------ COLLECTED DATA ------

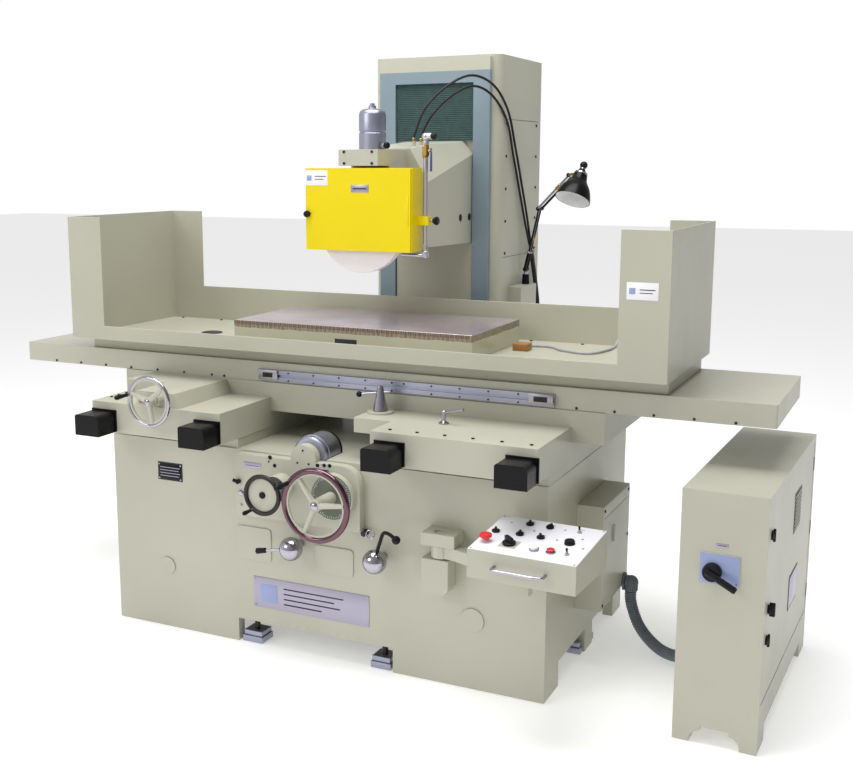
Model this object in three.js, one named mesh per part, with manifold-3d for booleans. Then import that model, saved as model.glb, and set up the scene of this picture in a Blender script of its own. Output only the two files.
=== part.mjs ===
// Surface grinder with a separate switch cabinet. Millimetres, +Z up, front towards -Y.
// Design axes: X = 0 on the column's centre line, Y = 0 on the table's centre line, Z = 0 on the floor.
import * as THREE from 'three';
import { mergeVertices } from 'three/addons/utils/BufferGeometryUtils.js';
import { ConvexGeometry } from 'three/addons/geometries/ConvexGeometry.js';
import Module from 'manifold-3d';

const wasm = await Module();
wasm.setup();

// ---- driving dimensions -------------------------------------------------------------------
const GAP = 0.3; // between faces that seat on each other
const RUN = 0.5; // around a turning shaft

const BED_WIDTH = 1772;
const BED_DEPTH = 976;
const BED_FRONT = -526;
const BED_TOP = 751;
const BED_WALL = 40;
const BED_NOTCH_HEIGHT = 91;
const FRONT_NOTCH_WIDTH = 648;
const SIDE_NOTCHES = [[-371, -55], [42, 330]];
const PEDESTAL_WIDTH = 700;
const WAY_RISE = 37;
const WAY_WIDTH = 104;
const WAY_CENTRES = [-832, -365, 365, 832];
const BOSS_RISE = 5; // cast pads and round bosses on the bed's front

const COLUMN_WIDTH = 578;
const COLUMN_DEPTH = 518;
const COLUMN_FRONT = 565;
const COLUMN_TOP = 2228;
const COLUMN_WALL = 40;
const COLUMN_CORNER = 42;
const SLOT_WIDTH = 224;
const FRAME_WIDTH = 502;
const FRAME_THICK = 24;
const FRAME_BOTTOM = 800;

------

GIVEN PROBLEM: Repeat the listing above without any change.

SOLUTION FOR THIS TASK:
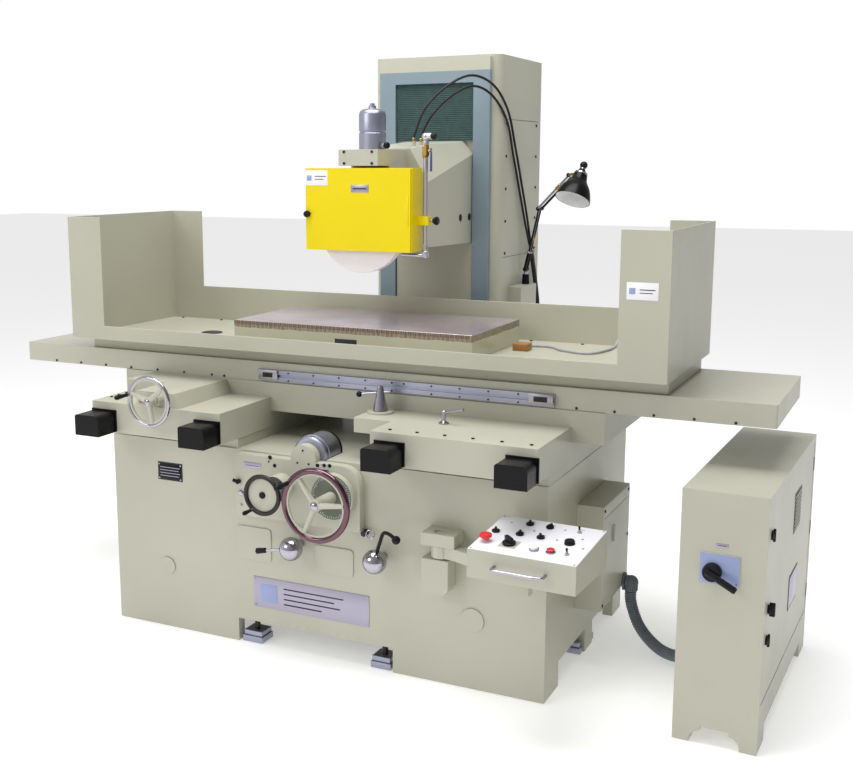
Model this object in three.js, one named mesh per part, with manifold-3d for booleans. Then import that model, saved as model.glb, and set up the scene of this picture in a Blender script of its own. Output only the two files.
=== part.mjs ===
// Surface grinder with a separate switch cabinet. Millimetres, +Z up, front towards -Y.
// Design axes: X = 0 on the column's centre line, Y = 0 on the table's centre line, Z = 0 on the floor.
import * as THREE from 'three';
import { mergeVertices } from 'three/addons/utils/BufferGeometryUtils.js';
import { ConvexGeometry } from 'three/addons/geometries/ConvexGeometry.js';
import Module from 'manifold-3d';

const wasm = await Module();
wasm.setup();

// ---- driving dimensions -------------------------------------------------------------------
const GAP = 0.3; // between faces that seat on each other
const RUN = 0.5; // around a turning shaft

const BED_WIDTH = 1772;
const BED_DEPTH = 976;
const BED_FRONT = -526;
const BED_TOP = 751;
const BED_WALL = 40;
const BED_NOTCH_HEIGHT = 91;
const FRONT_NOTCH_WIDTH = 648;
const SIDE_NOTCHES = [[-371, -55], [42, 330]];
const PEDESTAL_WIDTH = 700;
const WAY_RISE = 37;
const WAY_WIDTH = 104;
const WAY_CENTRES = [-832, -365, 365, 832];
const BOSS_RISE = 5; // cast pads and round bosses on the bed's front

const COLUMN_WIDTH = 578;
const COLUMN_DEPTH = 518;
const COLUMN_FRONT = 565;
const COLUMN_TOP = 2228;
const COLUMN_WALL = 40;
const COLUMN_CORNER = 42;
const SLOT_WIDTH = 224;
const FRAME_WIDTH = 502;
const FRAME_THICK = 24;
const FRAME_BOTTOM = 800;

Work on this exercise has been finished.